Billabong shares are being crushed

It’s a wipe out. Photo: Scott Barbour/ALLSPORT via Getty.

Billabong is tanking.

Shares in the surfwear group fell as the company warned of deteriorating business conditions and the impact of a lower Australian dollar.

A short time ago, the shares were at $0.54, down 22%.

Company chair Ian Pollard told the company’s annual general meeting the company was two years into its turnaround.

“Turnarounds are hard and seldom linear,” he says. “The changes we are making require an intense focus if we are to successfully execute on our turnaround.”

In August, Billabong reported its first full year profit since 2011 after restructuring, getting out of under-performing stores, consolidating multi-brand banners and investing in new and refurbished brand stores.

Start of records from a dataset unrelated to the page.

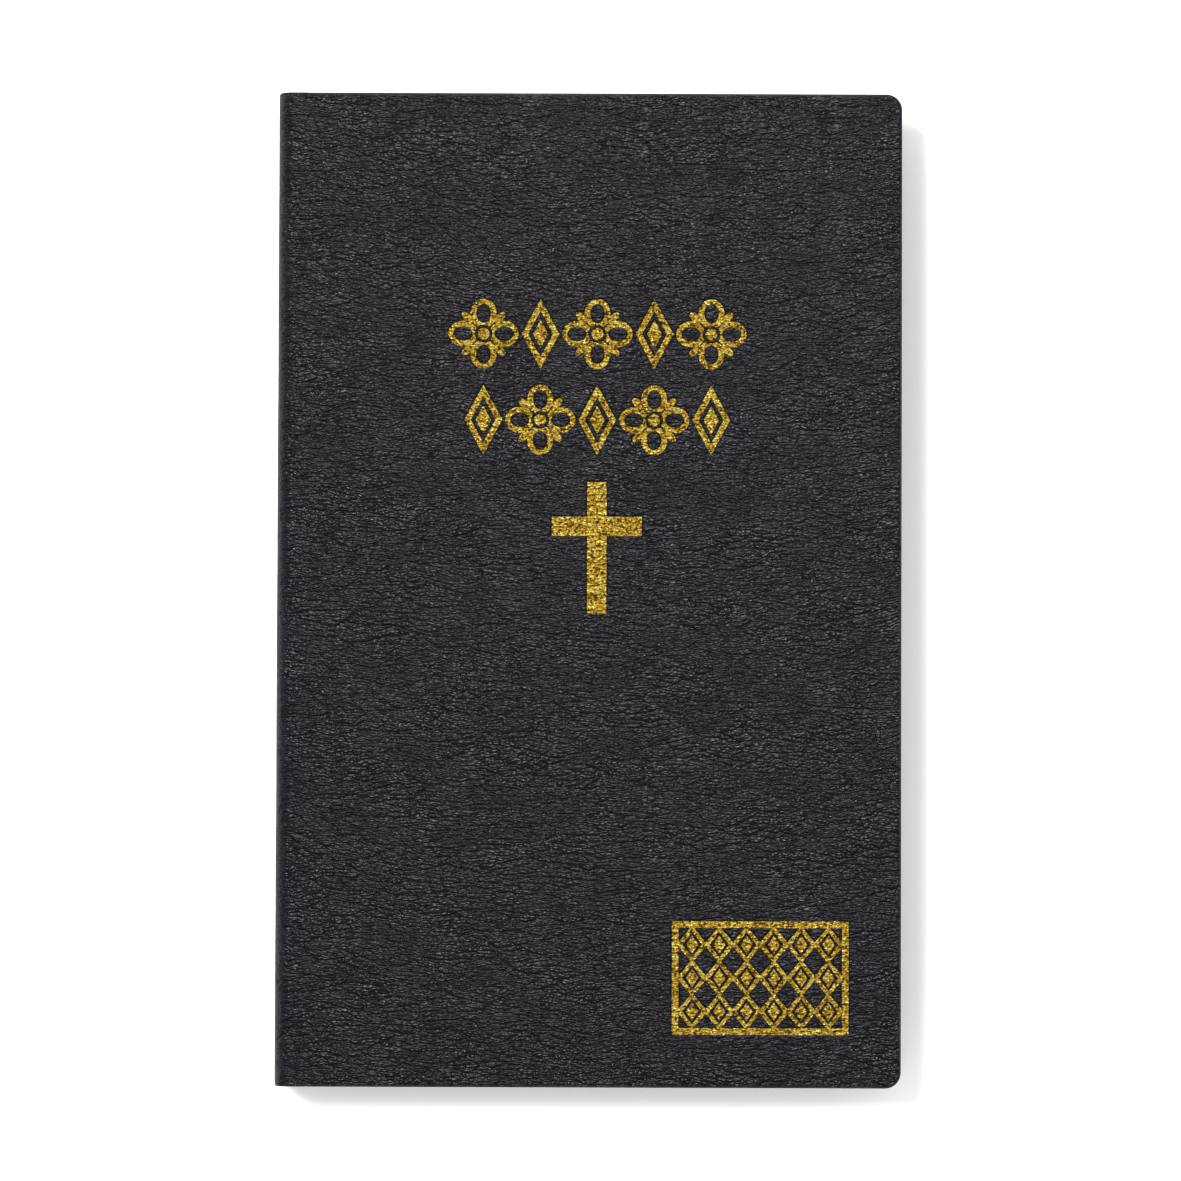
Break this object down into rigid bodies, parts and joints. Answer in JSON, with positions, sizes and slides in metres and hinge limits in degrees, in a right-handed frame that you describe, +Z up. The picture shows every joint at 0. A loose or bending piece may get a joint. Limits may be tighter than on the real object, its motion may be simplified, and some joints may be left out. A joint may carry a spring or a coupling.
{
  "type": "bible",
  "caption": "Closed thin bible bound in black grained leather, with gilt cross and tooling; covers, flyleaves and text block open like a book.",
  "frame": {"origin": "centre of the back cover's outer face, which the book lies on", "axes": "+X from the spine to the fore-edge, +Y from the tail to the head, +Z up through the front cover"},
  "size_m": [0.1324, 0.211, 0.021],
  "materials": {
    "black_leather": "satin",
    "gold_foil": "satin",
    "bible_paper": "matte",
    "endpaper": "matte",
    "board": "matte",
    "binding_cloth": "matte",
    "thread": "satin"
  },
  "bodies": {
    "rear_block": {"spine_leather_rear": "black_leather", "spine_liner_rear": "board", "spine_lining_rear": "endpaper", "mull_rear": "binding_cloth", "headband_head_rear": "thread", "headband_tail_rear": "thread", "sewing_thread_rear": "thread", "back_guard": "binding_cloth", "section_11": "bible_paper", "section_12": "bible_paper", "section_13": "bible_paper", "section_14": "bible_paper", "section_15": "bible_paper", "section_16": "bible_paper", "section_17": "bible_paper", "section_18": "bible_paper", "section_19": "bible_paper", "section_20": "bible_paper"},
    "front_block": {"spine_leather_front": "black_leather", "spine_liner_front": "board", "spine_lining_front": "endpaper", "mull_front": "binding_cloth", "headband_head_front": "thread", "headband_tail_front": "thread", "sewing_thread_front": "thread", "front_guard": "binding_cloth", "section_01": "bible_paper", "section_02": "bible_paper", "section_03": "bible_paper", "section_04": "bible_paper", "section_05": "bible_paper", "section_06": "bible_paper", "section_07": "bible_paper", "section_08": "bible_paper", "section_09": "bible_paper", "section_10": "bible_paper"},
    "front_cover": {"front_cover_leather": "black_leather", "front_cover_board": "board", "front_infill_card": "board", "front_pastedown": "endpaper", "cross_foil": "gold_foil", "upper_ornament_foil": "gold_foil", "lower_ornament_foil": "gold_foil", "corner_panel_foil": "gold_foil"},
    "back_cover": {"back_cover_leather": "black_leather", "back_cover_board": "board", "back_infill_card": "board", "back_pastedown": "endpaper"},
    "front_flyleaf": {"front_flyleaf": "endpaper"},
    "back_flyleaf": {"back_flyleaf": "endpaper"},
    "front_leaf_1": {"middle_leaf_front_1": "bible_paper"},
    "rear_leaf_1": {"middle_leaf_rear_1": "bible_paper"},
    "front_leaf_2": {"middle_leaf_front_2": "bible_paper"},
    "rear_leaf_2": {"middle_leaf_rear_2": "bible_paper"},
    "front_leaf_3": {"middle_leaf_front_3": "bible_paper"},
    "rear_leaf_3": {"middle_leaf_rear_3": "bible_paper"}
  },
  "joints": [
    {"name": "book_opening", "type": "hinge", "parent": "rear_block", "child": "front_block", "pos_m": [-0.06645, 0, 0.0105], "axis": [0, 1, 0], "range_deg": [-178, 0]},
    {"name": "front_cover_hinge", "type": "hinge", "parent": "front_block", "child": "front_cover", "pos_m": [-0.06075, 0, 0.0227], "axis": [0, 1, 0], "range_deg": [-178, 0]},
    {"name": "back_cover_hinge", "type": "hinge", "parent": "rear_block", "child": "back_cover", "pos_m": [-0.06075, 0, -0.00015], "axis": [0, 1, 0], "range_deg": [0, 178]},
    {"name": "front_flyleaf_lift", "type": "hinge", "parent": "front_block", "child": "front_flyleaf", "pos_m": [-0.05975, 0, 0.01892], "axis": [0, 1, 0], "range_deg": [-4, 0]},
    {"name": "back_flyleaf_lift", "type": "hinge", "parent": "rear_block", "child": "back_flyleaf", "pos_m": [-0.05975, 0, 0.00208], "axis": [0, 1, 0], "range_deg": [0, 4]},
    {"name": "front_leaf_1_lift", "type": "hinge", "parent": "front_block", "child": "front_leaf_1", "pos_m": [-0.06415, 0, 0.01081], "axis": [0, 1, 0], "range_deg": [0, 14]},
    {"name": "rear_leaf_1_lift", "type": "hinge", "parent": "rear_block", "child": "rear_leaf_1", "pos_m": [-0.06415, 0, 0.01018], "axis": [0, 1, 0], "range_deg": [-14, 0]},
    {"name": "front_leaf_2_lift", "type": "hinge", "parent": "front_block", "child": "front_leaf_2", "pos_m": [-0.06415, 0, 0.01066], "axis": [0, 1, 0], "range_deg": [0, 14]},
    {"name": "rear_leaf_2_lift", "type": "hinge", "parent": "rear_block", "child": "rear_leaf_2", "pos_m": [-0.06415, 0, 0.01034], "axis": [0, 1, 0], "range_deg": [-14, 0]},
    {"name": "front_leaf_3_lift", "type": "hinge", "parent": "front_block", "child": "front_leaf_3", "pos_m": [-0.06415, 0, 0.01052], "axis": [0, 1, 0], "range_deg": [0, 14]},
    {"name": "rear_leaf_3_lift", "type": "hinge", "parent": "rear_block", "child": "rear_leaf_3", "pos_m": [-0.06415, 0, 0.01048], "axis": [0, 1, 0], "range_deg": [-14, 0]}
  ],
  "couplings": [
    {"joint": "front_flyleaf_lift", "follows": "front_cover_hinge", "ratio": 0.022},
    {"joint": "back_flyleaf_lift", "follows": "back_cover_hinge", "ratio": 0.022},
    {"joint": "front_leaf_1_lift", "follows": "book_opening", "ratio": -0.02},
    {"joint": "rear_leaf_1_lift", "follows": "book_opening", "ratio": 0.02},
    {"joint": "front_leaf_2_lift", "follows": "book_opening", "ratio": -0.045},
    {"joint": "rear_leaf_2_lift", "follows": "book_opening", "ratio": 0.045},
    {"joint": "front_leaf_3_lift", "follows": "book_opening", "ratio": -0.078},
    {"joint": "rear_leaf_3_lift", "follows": "book_opening", "ratio": 0.078}
  ]
}
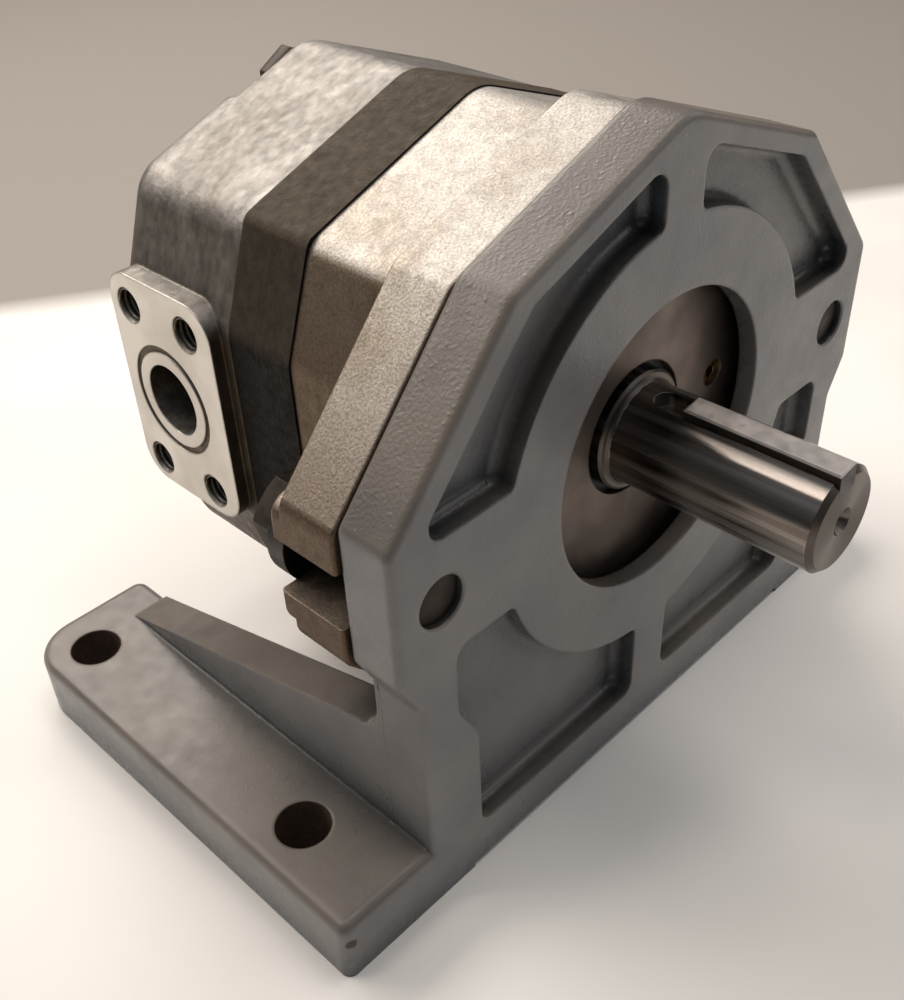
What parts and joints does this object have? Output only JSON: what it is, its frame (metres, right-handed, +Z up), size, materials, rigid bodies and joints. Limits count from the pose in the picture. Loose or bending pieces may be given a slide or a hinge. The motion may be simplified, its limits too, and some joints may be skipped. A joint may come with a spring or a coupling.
{
  "type": "internal gear pump",
  "caption": "Internal gear pump with a keyed shaft, a slotted mounting flange, a black iron gear housing and side ports, bolted to a cast foot bracket with ribbed feet.",
  "frame": {"origin": "centre of the foot-hole pattern, in the plane of the sole", "axes": "+Z up, +Y from the shaft end to the rear cover, +X to the right seen from the shaft end"},
  "size_m": [0.2168, 0.1781, 0.1661],
  "materials": {
    "bracket_paint": "grey paint on cast iron, orange-peel surface",
    "flange_aluminium": "sand-cast aluminium, coarse grain",
    "cover_aluminium": "die-cast aluminium, fine blotchy skin",
    "housing_iron": "dark phosphated iron, matte",
    "black_steel": "black oxide screws",
    "zinc_steel": "plain steel washers",
    "ground_steel": "ground and hardened",
    "shaft_steel": "ground shaft, bright",
    "key_steel": "drawn key steel",
    "gear_steel": "hardened and ground teeth",
    "crescent_bronze": "bronze, machined",
    "plate_bronze": "bronze, lapped",
    "bush_bronze": "rolled bronze-backed bush",
    "spring_steel": "blued spring steel",
    "seal_rubber": "nitrile rubber",
    "plug_brass": "turned brass"
  },
  "bodies": {
    "pump": {"foot_bracket": "bracket_paint", "front_flange": "flange_aluminium", "gear_housing": "housing_iron", "rear_cover": "cover_aluminium", "mounting_bolts": "black_steel", "mounting_washers": "zinc_steel", "clamp_screws": "black_steel", "dowel_pins": "ground_steel", "crescent_carrier": "crescent_bronze", "crescent_segment": "crescent_bronze", "crescent_springs": "spring_steel", "crescent_rollers": "ground_steel", "crescent_stop_pin": "ground_steel", "front_side_plate": "plate_bronze", "rear_side_plate": "plate_bronze", "front_field_seal": "seal_rubber", "rear_field_seal": "seal_rubber", "front_bush": "bush_bronze", "rear_bush": "bush_bronze", "shaft_seal": "seal_rubber", "seal_circlip": "spring_steel", "front_housing_seal": "seal_rubber", "rear_housing_seal": "seal_rubber", "drain_plug": "plug_brass"},
    "drive_shaft": {"pinion_shaft": "shaft_steel", "shaft_key": "key_steel"},
    "ring_gear": {"ring_gear": "gear_steel"}
  },
  "joints": [
    {"name": "shaft_spin", "type": "hinge", "parent": "pump", "child": "drive_shaft", "pos_m": [0, 0, 0.0905], "axis": [0, 1, 0], "continuous": true},
    {"name": "ring_gear_spin", "type": "hinge", "parent": "pump", "child": "ring_gear", "pos_m": [0, 0, 0.0815], "axis": [0, 1, 0], "continuous": true}
  ],
  "couplings": [
    {"joint": "ring_gear_spin", "follows": "shaft_spin", "ratio": 0.68421}
  ]
}
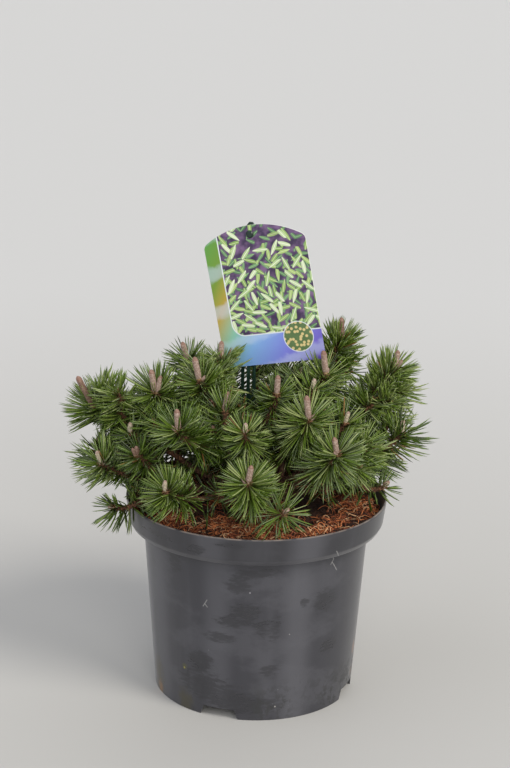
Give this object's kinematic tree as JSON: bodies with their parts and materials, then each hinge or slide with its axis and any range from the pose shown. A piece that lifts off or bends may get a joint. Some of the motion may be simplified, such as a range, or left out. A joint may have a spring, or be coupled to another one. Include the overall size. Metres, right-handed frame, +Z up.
{
  "type": "potted dwarf mugo pine",
  "caption": "Low dwarf mountain pine with dense bud-tipped shoots of paired needles, growing in a round plastic nursery pot with a plant label.",
  "frame": {"origin": "middle of the flat underside of the pot, on the surface that it stands on", "axes": "+Z up along the pot's axis; the front of the plant, where the label faces, looks along -Y; +X to its right as seen from the front"},
  "size_m": [0.3296, 0.2864, 0.411],
  "materials": {
    "pot_plastic": "dark grey moulded plastic, faintly glossy, with water marks and smudges",
    "soil": "loose peat with orange-brown coir fibres",
    "label_card": null,
    "label_stake": "black moulded plastic",
    "bark": "rough scaly grey-brown bark",
    "bough_bark": "ridged brown bark with leaf-scar scales",
    "needles": "mid green needles, satin, with pinkish brown resinous buds"
  },
  "bodies": {
    "root": {"pot": "pot_plastic", "root_ball": "soil", "label_card": "label_card", "label_stake": "label_stake", "trunk": "bark", "bough_left_low": "bough_bark", "foliage_left_low": "needles", "bough_left_middle": "bough_bark", "foliage_left_middle": "needles", "bough_left_high": "bough_bark", "foliage_left_high": "needles", "bough_left_upper": "bough_bark", "foliage_left_upper": "needles", "bough_left_top": "bough_bark", "foliage_left_top": "needles", "bough_front_left_low": "bough_bark", "foliage_front_left_low": "needles", "bough_front_left": "bough_bark", "foliage_front_left": "needles", "bough_front_low": "bough_bark", "foliage_front_low": "needles", "bough_front_upper": "bough_bark", "foliage_front_upper": "needles", "bough_front_right": "bough_bark", "foliage_front_right": "needles", "bough_front_right_low": "bough_bark", "foliage_front_right_low": "needles", "bough_right_low": "bough_bark", "foliage_right_low": "needles", "bough_right_high": "bough_bark", "foliage_right_high": "needles", "bough_right_upper": "bough_bark", "foliage_right_upper": "needles", "bough_right_top": "bough_bark", "foliage_right_top": "needles", "bough_back_low_1": "bough_bark", "foliage_back_low_1": "needles", "bough_back_low_2": "bough_bark", "foliage_back_low_2": "needles", "bough_back_low_3": "bough_bark", "foliage_back_low_3": "needles", "bough_back_low_4": "bough_bark", "foliage_back_low_4": "needles", "bough_back_low_5": "bough_bark", "foliage_back_low_5": "needles", "bough_back_upper_1": "bough_bark", "foliage_back_upper_1": "needles", "bough_back_upper_2": "bough_bark", "foliage_back_upper_2": "needles", "bough_back_upper_3": "bough_bark", "foliage_back_upper_3": "needles", "bough_back_upper_4": "bough_bark", "foliage_back_upper_4": "needles"}
  },
  "joints": []
}
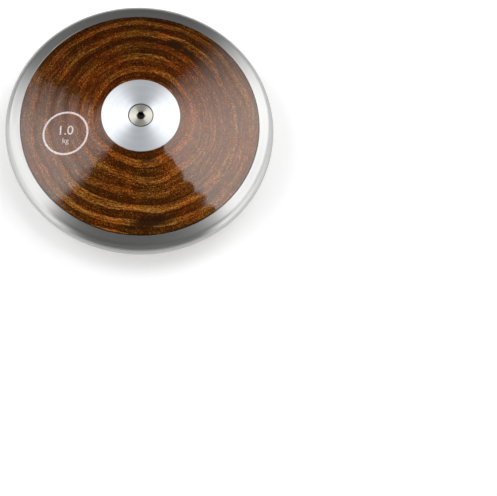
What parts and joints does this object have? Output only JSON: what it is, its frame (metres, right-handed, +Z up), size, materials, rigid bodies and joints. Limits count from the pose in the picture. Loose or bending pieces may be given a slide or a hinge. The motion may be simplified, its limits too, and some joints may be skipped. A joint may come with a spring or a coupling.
{
  "type": "throwing discus",
  "caption": "Competition throwing discus: a steel rim gripped between turned plywood sides, with flush metal centre plates pulled together by a countersunk screw.",
  "frame": {"origin": "middle of the lower face, on the surface that the disc lies on", "axes": "+Z up along the disc's axis, out of the upper face; +X through the first rim dowel"},
  "size_m": [0.181, 0.181, 0.038],
  "materials": {
    "rim_steel": "smooth turned and polished steel",
    "lacquered_plywood": "dark stained plywood, turned and gloss lacquered",
    "turned_aluminium": "fine circular turning marks, satin",
    "stainless_fastener": "satin stainless steel",
    "packing_rubber": "matte black rubber",
    "weight_steel": "plain rolled steel",
    "dowel_steel": "ground steel pin"
  },
  "bodies": {
    "root": {"rim": "rim_steel", "upper_side_plate": "lacquered_plywood", "lower_side_plate": "lacquered_plywood", "upper_centre_plate": "turned_aluminium", "lower_centre_plate": "turned_aluminium", "clamp_screw": "stainless_fastener", "sleeve_nut": "stainless_fastener", "lower_packing_ring": "packing_rubber", "core_weight": "weight_steel", "trim_washer_1": "weight_steel", "trim_washer_2": "weight_steel", "trim_washer_3": "weight_steel", "trim_washer_4": "weight_steel", "upper_packing_ring": "packing_rubber", "rim_dowel_1": "dowel_steel", "rim_dowel_2": "dowel_steel", "rim_dowel_3": "dowel_steel", "rim_dowel_4": "dowel_steel", "rim_dowel_5": "dowel_steel", "rim_dowel_6": "dowel_steel"}
  },
  "joints": []
}
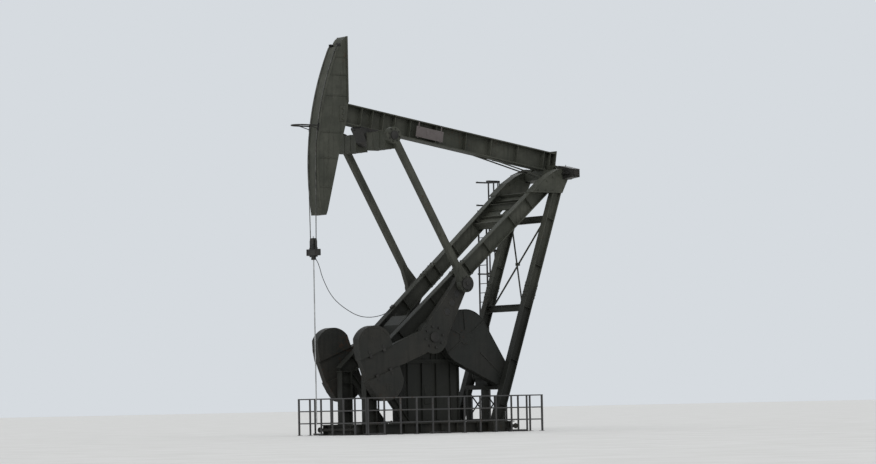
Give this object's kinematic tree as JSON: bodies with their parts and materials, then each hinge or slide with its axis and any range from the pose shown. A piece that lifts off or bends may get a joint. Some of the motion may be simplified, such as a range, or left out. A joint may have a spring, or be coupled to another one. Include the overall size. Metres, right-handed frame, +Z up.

However, CEO NEil Fiske told the AGM business conditions have deteriorated.

“We are confronting the pressures caused by a much stronger US dollar compared to the Australian Dollar and Euro,” he says.

“This FX effect impacts our product costs and margins in the Asia-Pacific and Europe, as well as the size and cost of our debt.

“In the Americas, our most important region in size and opportunity, we are seeing weak trading conditions among the large action sports chains and tourist related retail, a high level of promotional activity, and some softness in the core specialty market.”